13 thoughts on “What Number Brush Did You Use?

  1. Justin

    In school, even though we had Macs to set type, we still learned to hand-letter with brush and ink. I think it gives you the necessary appreciation for the craft of typography and leads you to more thoughtful decisions when it comes to speccing type.

  2. Anne Kerns

    Prismacolor pencils, Pantone markers, ruling pens filled with gauche, brushes with gauche, Letraset rubdowns, claycoat paper, Xerox, Color Xerox, INTs, and finally in my senior year, the computer. 
     
    Great post!

  3. Suzanne

    Prismacolor pencils and Pantone markers were my go-to for comps in the early 80′s.

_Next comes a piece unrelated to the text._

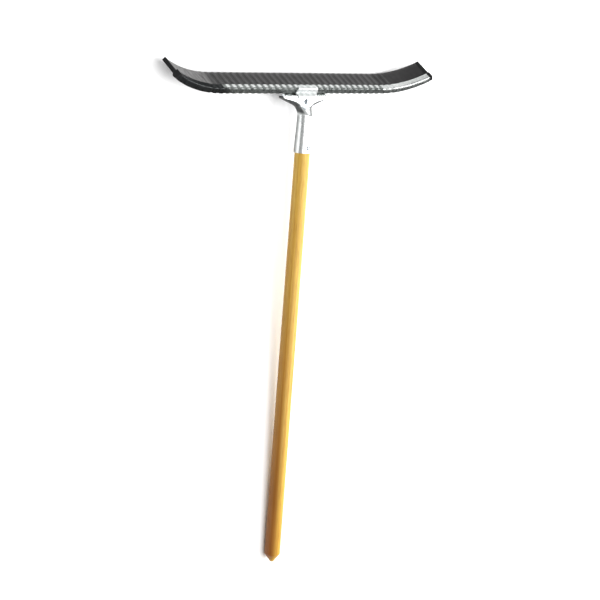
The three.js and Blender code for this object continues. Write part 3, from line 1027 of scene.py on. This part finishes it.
def add_fasteners():
    inner = BOLT_RADIUS + GAP
    upper = washer(inner, WASHER_RADIUS, STRAP_TOP + GAP)
    lower = washer(inner, WASHER_RADIUS, NUT_TOP + GAP)
    fasteners = [
        ("bolt_hex", centre_bolt(), BOLT_FRAME, "centre_bolt"),
        ("bolt_washer_top", upper, BOLT_FRAME, "centre_washer_top"),
        ("bolt_washer_bottom", lower, BOLT_FRAME, "centre_washer_bottom"),
        ("bolt_nut", nut(), BOLT_FRAME, "centre_nut"),
        ("wood_screw", socket_screw(), SCREW_FRAME, "socket_screw"),
    ]
    for number, x in enumerate(FOOT_SCREW_STATIONS, start=1):
        place = foot_screw_frame(x)
        ring = washer(FOOT_SCREW_RADIUS + GAP, FOOT_WASHER_RADIUS, FOOT_BACK + GAP)
        fasteners.append((f"foot_hex_screw_{number}", foot_screw(), place, f"foot_screw_{number}"))
        fasteners.append((f"foot_ring_{number}", ring, place, f"foot_washer_{number}"))
    for name, body, place, node in fasteners:
        add_piece(name, body, place, node, ZINC, smooth_angle=30)


# ------------------------------------------------------------------ camera, floor and light

CAMERA_PLACE = Vector((2.0553, -0.5934, 2.3738))
CAMERA_FORWARD = Vector((-0.65318, 0.17631, -0.73640))
CAMERA_RIGHT = Vector((-0.75320, -0.05142, 0.65577))
SENSOR = 36.0
LENS = 103.572
CAMERA_REACH = 50
FLOOR_SIZE = 30
FLOOR_GREY = 0.93
FLOOR_ROUGHNESS = 0.9
SKY = ((0.0, 0.26), (0.9, 0.6))   # (height of the direction, shade)
LIGHTS = (                   # name, place in metres, size in metres, power in watts
    ("key", (-2.1, 0.5, 2.4), 1.5, 74),
    ("side", (-2.6, 0.1, 0.7), 0.9, 9),
    ("overhead", (0.3, 0.0, 2.4), 2.4, 60),
    ("front", (-1.9, -2.7, 1.2), 1.3, 12),
)


def add_camera():
    data = bpy.data.cameras.new("camera")
    data.sensor_width = SENSOR
    data.lens = LENS
    data.clip_end = CAMERA_REACH
    camera = bpy.data.objects.new("camera", data)
    bpy.context.scene.collection.objects.link(camera)
    backward = -CAMERA_FORWARD.normalized()
    right = CAMERA_RIGHT.normalized()
    up = backward.cross(right).normalized()
    turn = Matrix((right, up, backward)).transposed().to_4x4()
    camera.matrix_world = Matrix.Translation(CAMERA_PLACE) @ turn
    bpy.context.scene.camera = camera


def add_floor():
    bpy.ops.mesh.primitive_plane_add(size=FLOOR_SIZE)
    floor = bpy.context.object
    floor.name = "floor"
    material = bpy.data.materials.new("floor")
    material.use_nodes = True
    shader = material.node_tree.nodes["Principled BSDF"]
    shader.inputs["Base Color"].default_value = (FLOOR_GREY, FLOOR_GREY, FLOOR_GREY, 1)
    shader.inputs["Roughness"].default_value = FLOOR_ROUGHNESS
    floor.data.materials.append(material)


def add_light(name, place, size, power):
    """A square lamp that faces the tool's middle."""
    data = bpy.data.lights.new(name, "AREA")
    data.size = size
    data.energy = power
    light = bpy.data.objects.new(name, data)
    bpy.context.scene.collection.objects.link(light)
    light.location = place
    light.rotation_euler = (-Vector(place)).to_track_quat("-Z", "Y").to_euler()


def add_world():
    """A studio that is grey at the horizon and brighter overhead."""
    world = bpy.data.worlds.new("studio")
    bpy.context.scene.world = world
    world.use_nodes = True
    tree = world.node_tree
    direction = tree.nodes.new("ShaderNodeTexCoord").outputs["Generated"]
    split = tree.nodes.new("ShaderNodeSeparateXYZ")
    tree.links.new(direction, split.inputs[0])
    ramp = tree.nodes.new("ShaderNodeValToRGB")
    for element, (position, shade) in zip(ramp.color_ramp.elements, SKY):
        element.position = position
        element.color = (shade, shade, shade, 1)
    tree.links.new(split.outputs["Z"], ramp.inputs[0])
    tree.links.new(ramp.outputs[0], tree.nodes["Background"].inputs["Color"])


add_camera()
add_floor()
add_world()
for lamp in LIGHTS:
    add_light(*lamp)
bpy.context.scene.view_settings.view_transform = "Standard"
add_blade()
add_bracket_and_handle()
add_fasteners()

bpy.context.view_layer.update()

I remember taking a course at College of Arts & Crafts in Oakland when computers just started to appear. I think it was the Apple e series, with pixels about .25 inches it seemed. Creating a circle using coordinates looked like cross-stitch.

  4. Mary Anne Erickson

    Really nice!!! I’m a newcomer to your blog and enjoy each and every one – but this one is particularly sweet! As a graduate of ACCD in the early 70′s, we all had to learn these skills – just love the freedom and freshness of these comps! And oh yes, I was one of the Winsor Newton Series 7 girls – 00 series were my favs!
    MAE

  5. Laura

    These are absolutely beautiful. I wish that we still had courses that still taught hand made methods. Using a computer is fine, and great for getting things to send or print, but when it comes to opening the vast creative possibilities of the mind, the more disciplines you know and are able to do, the more you are able to create.